The 34-year-old eventually decided to bring change to his community. Earlier this year, Wright received an $85,000 grant from a program provided by the Detroit Economic Growth Corp; the grant is offered to developing businesses.
Sean Gray, who serves as Detroit Economic Growth Corp’s vice president of small business services, now praises Wright for the work he’s doing.
“We are thrilled to see his vision come to life in the Jefferson Chalmers neighborhood,” Gray told Hour Detroit. “His commitment to this project and his community stands as an example of the tenacity that defines Detroit’s entrepreneurial spirit. Neighborhood Grocery will be a game changer for the community by providing access to fresh and healthy food options previously out of reach for some residents.”
The store has also attracted over 400 investors, most of them being from Detroit. Some of the investors have provided as much as $10,000. Wright has also bought a half-acre plot of land near the store. The food Wright produces will be sold at the store and distributed around the community.
Although there are many hurdles as a Black businessman, Wright said he will keep on pushing forward no matter what.

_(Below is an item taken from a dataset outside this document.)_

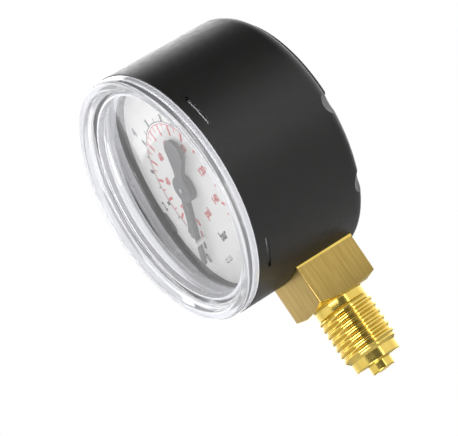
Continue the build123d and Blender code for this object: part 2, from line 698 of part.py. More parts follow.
NODES = {
    "case": case,
    "window": window,
    "dial": dial,
    "stem": stem,
    "stem_screws": stem_screws,
    "movement_back_plate": movement_back_plate,
    "movement_front_plate": movement_front_plate,
    "movement_pillars": movement_pillars,
    "movement_screws": movement_screws,
    "movement_mount_screws": movement_mount_screws,
    "bourdon_tube": bourdon_tube,
    "tube_end_piece": tube_end_piece,
    "tip_pin": tip_pin,
    "link": link,
    "link_pin": link_pin,
    "sector_gear": sector_gear,
    "sector_arbor": sector_arbor,
    "hairspring": hairspring,
    "hairspring_stud": hairspring_stud,
    "hairspring_collet": hairspring_collet,
    "pinion_shaft": pinion_shaft,
    "pointer": pointer,
    "pointer_bush": pointer_bush,
}

os.makedirs("parts", exist_ok=True)
for node, build in NODES.items():
    export_step(build(), f"parts/{node}.step")
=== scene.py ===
import json
from math import ceil, cos, pi, radians, sin, sqrt, tan

import bmesh
import bpy
from mathutils import Matrix, Vector

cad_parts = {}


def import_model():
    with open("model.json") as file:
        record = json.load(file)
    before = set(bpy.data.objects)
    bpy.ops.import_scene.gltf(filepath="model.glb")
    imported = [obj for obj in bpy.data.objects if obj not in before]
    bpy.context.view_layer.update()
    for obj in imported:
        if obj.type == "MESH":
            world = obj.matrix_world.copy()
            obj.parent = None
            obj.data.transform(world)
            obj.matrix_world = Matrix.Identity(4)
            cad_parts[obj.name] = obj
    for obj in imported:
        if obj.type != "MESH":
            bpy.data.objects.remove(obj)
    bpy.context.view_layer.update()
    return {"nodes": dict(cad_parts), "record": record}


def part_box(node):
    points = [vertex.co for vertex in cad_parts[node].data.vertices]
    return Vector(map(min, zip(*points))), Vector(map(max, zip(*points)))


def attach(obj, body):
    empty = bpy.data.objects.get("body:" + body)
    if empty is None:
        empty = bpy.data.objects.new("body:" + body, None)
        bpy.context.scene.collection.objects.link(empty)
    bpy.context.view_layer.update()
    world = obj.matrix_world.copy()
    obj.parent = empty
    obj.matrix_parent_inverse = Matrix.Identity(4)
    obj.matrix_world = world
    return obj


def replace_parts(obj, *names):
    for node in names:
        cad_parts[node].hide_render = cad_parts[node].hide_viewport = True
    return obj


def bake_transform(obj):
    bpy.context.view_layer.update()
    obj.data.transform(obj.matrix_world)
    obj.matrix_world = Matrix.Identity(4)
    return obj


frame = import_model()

# A bottom-connection pressure gauge. Lengths here are in millimetres until MM turns them to metres.
# +Z runs up the stem and the dial faces -Y. Clock angles are degrees, clockwise from 12.
MM = 0.001

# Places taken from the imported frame
case_low, case_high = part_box("case")
dial_low, dial_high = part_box("dial")
window_low, window_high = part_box("window")
stem_low, stem_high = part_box("stem")
DIAL_THICKNESS = 1.0
DIAL_AXIS_Z = (dial_low.z + dial_high.z) / 2 / MM
DIAL_FACE_Y = dial_high.y / MM - DIAL_THICKNESS
CASE_FRONT_Y = case_low.y / MM

# Shading: the widest turn that still looks smooth, and the flat rows that keep corners crisp
SMOOTH_ANGLE = 32
CRISP_ROW = 0.03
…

“I’m Black — I’m aware of racism, discrimination, all of that stuff, but at some point, that is going to become an excuse if you don’t start doing your own type of work,” he said. “That’s what this store is a testament of for me. I just went out and did the work [and] sighted an issue in the community. There are not enough healthy food stores or stores that can really supply a well-balanced diet for families in the city of Detroit, and I went and built it from the ground up.”